Я смотрела в сторону гор, где кедры отбрасывали тень на заманиху и лизихитон, где в нос ударял сладковатый органический запах лесной подстилки, где свежая журчащая вода придавала мягкость волосам, на пнях росла гекльберри и ручейками цвел копытень. Там, где старые леса постепенно вырубали, высаживая вместо них ряды пихт, сосен и елей.
– Но у меня больше никогда не будет такой возможности, – возразила я, представив, как это предложение кружится и исчезает в канализации.
Муж хотел спокойной жизни, подальше от чужих ожиданий, что он станет доктором, юристом или бухгалтером, поближе к горнолыжным склонам. «Познакомьтесь, мой сын – доктор», – говорили мать и тети Дона о его брате и кузенах, в то время как Дон с отцом обсуждали рыбалку и бейсбол. Даже во время нашего знакомства, когда ему было двадцать девять, он рассказывал, что собирается уехать в горы, но я была настолько поглощена своим стремлением понять лес, что не воспринимала его слова всерьез.
Я отделила один из тройных прицветников раскрытой пихтовой шишки и провела пальцем по красному углублению в форме сердца, в котором когда-то лежало семя-крылатка. На грядке в мамином саду рос новый саженец пихты, и его кожура отвалилась от семядоли. Кора этого маленького деревца покроется морщинами только через сто лет.
– Я тоже люблю Нельсон, – сказала я.
Но я хотела получить должность профессора, потому что вскоре потеряю нынешнюю работу. Что бы мы ни решили, один из нас будет несчастлив. А если я не справлюсь? Возможно, большой город окажется таким же ужасным, как опасается Дон. Я тревожилась, что слишком сильно нагружаю наших дочек, наш брак.
– Нам не нужно много денег.

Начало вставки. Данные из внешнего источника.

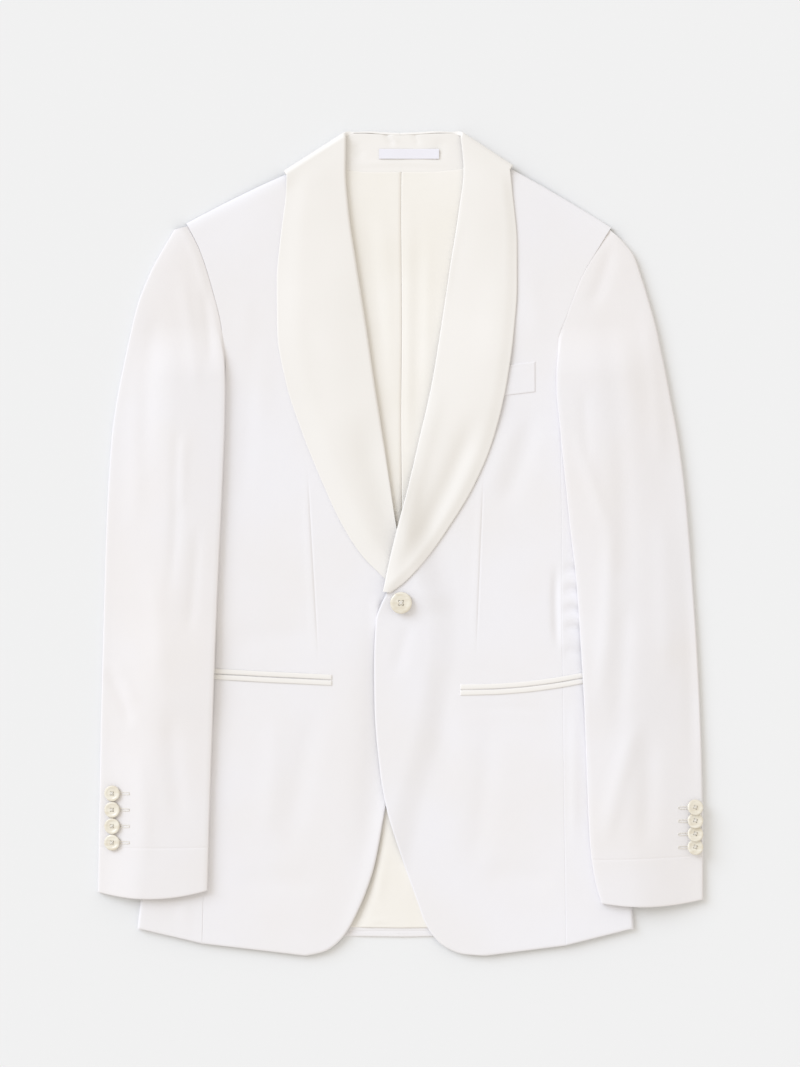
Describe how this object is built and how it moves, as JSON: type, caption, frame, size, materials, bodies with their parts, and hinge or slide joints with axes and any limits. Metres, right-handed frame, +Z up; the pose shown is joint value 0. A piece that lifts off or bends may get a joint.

Мы можем просто жить в лесу, – настаивал Дон.
Мой взгляд скользил мимо края крыши маминого желтого двухэтажного викторианского дома; по ее крутому скату пласты снега могли слетать через проулок на двор соседа. Я боялась, что он может услышать: казалось, Дон говорит очень громко.
– А как же моя работа? У меня все еще куча вопросов, – спросила я, бросив шишку на клумбу, словно бейсбольный мяч.
– Сьюз, воспитывать детей лучше в Нельсоне, – ответил он.